For he hath regarded *
    the lowliness of his handmaiden.
He hath showed strength with his arm; *
    he hath scattered the proud in the imagination of their hearts.
He hath put down the mighty from their seat, *
    and hath exalted the humble and meek.
He hath filled the hungry with good things, *
    and the rich he hath sent empty away.
This is the promise he made to our forefathers,
    Abraham and his seed for ever.
And with what shall we be fed?
Now we know.
Because for us, it is as Paul said

“He humbled himself
and became obedient to the point of death--
even death on a cross.
Therefore God also highly exalted him
and gave him the name
that is above every name,
so that at the name of Jesus
every knee should bend,
in heaven and on earth and under the earth,
and every tongue should confess
that Jesus Christ is Lord”

Thus the dynamic of humility and exaltation are pointed together directly at the center of the heart of Jesus. In that Cross of Christ then we too are humbled as Jesus and Mary have been humbled before us in order that we too shall be greatly exalted.

As for the proud the rich and the powerful, particularly as they turn their backs on the poor. I’m not so sure they are so much to be envied as I sense it from the Song of Mary or the Preaching of Jesus. For in the Divine economy these tables are indeed upset, when the measures of forgiveness and eternal life are factored into God’s Justice.

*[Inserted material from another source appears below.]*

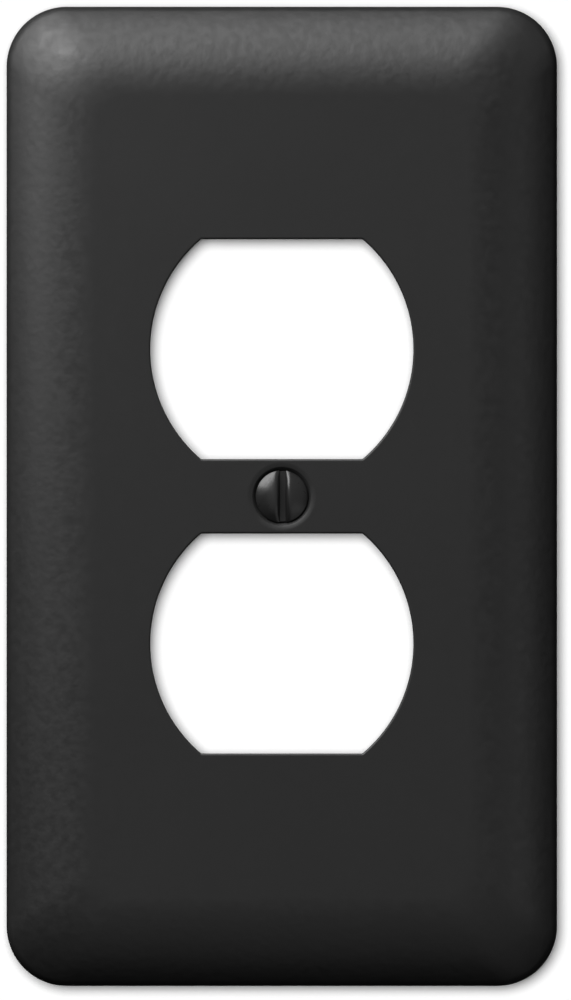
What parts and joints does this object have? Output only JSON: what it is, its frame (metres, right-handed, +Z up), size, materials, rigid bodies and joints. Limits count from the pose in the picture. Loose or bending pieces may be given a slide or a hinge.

As God stands as our Judge, we sing our songs of faith as millions have done before us, and Mary did the moment Gabriel brought her the Good News of the pending birth of her son.

So then no matter how poor I may be, no matter how empty I may feel, no matter with what suffering I must endure; this I know, as I embrace the Cross of Christ, I too shall be humbled for a season as Jesus was, but then I shall also be greatly exalted as Jesus himself is exalted.



So now the Song of Mary and the songs of our faith lift our spirits as they always do and we live out our faith in the knowledge and love of God in the person of Jesus Christ our Lord, in whose embrace all of us live and move and have our being.

In the Name of the Father and of the Son and of The Holy Spirit.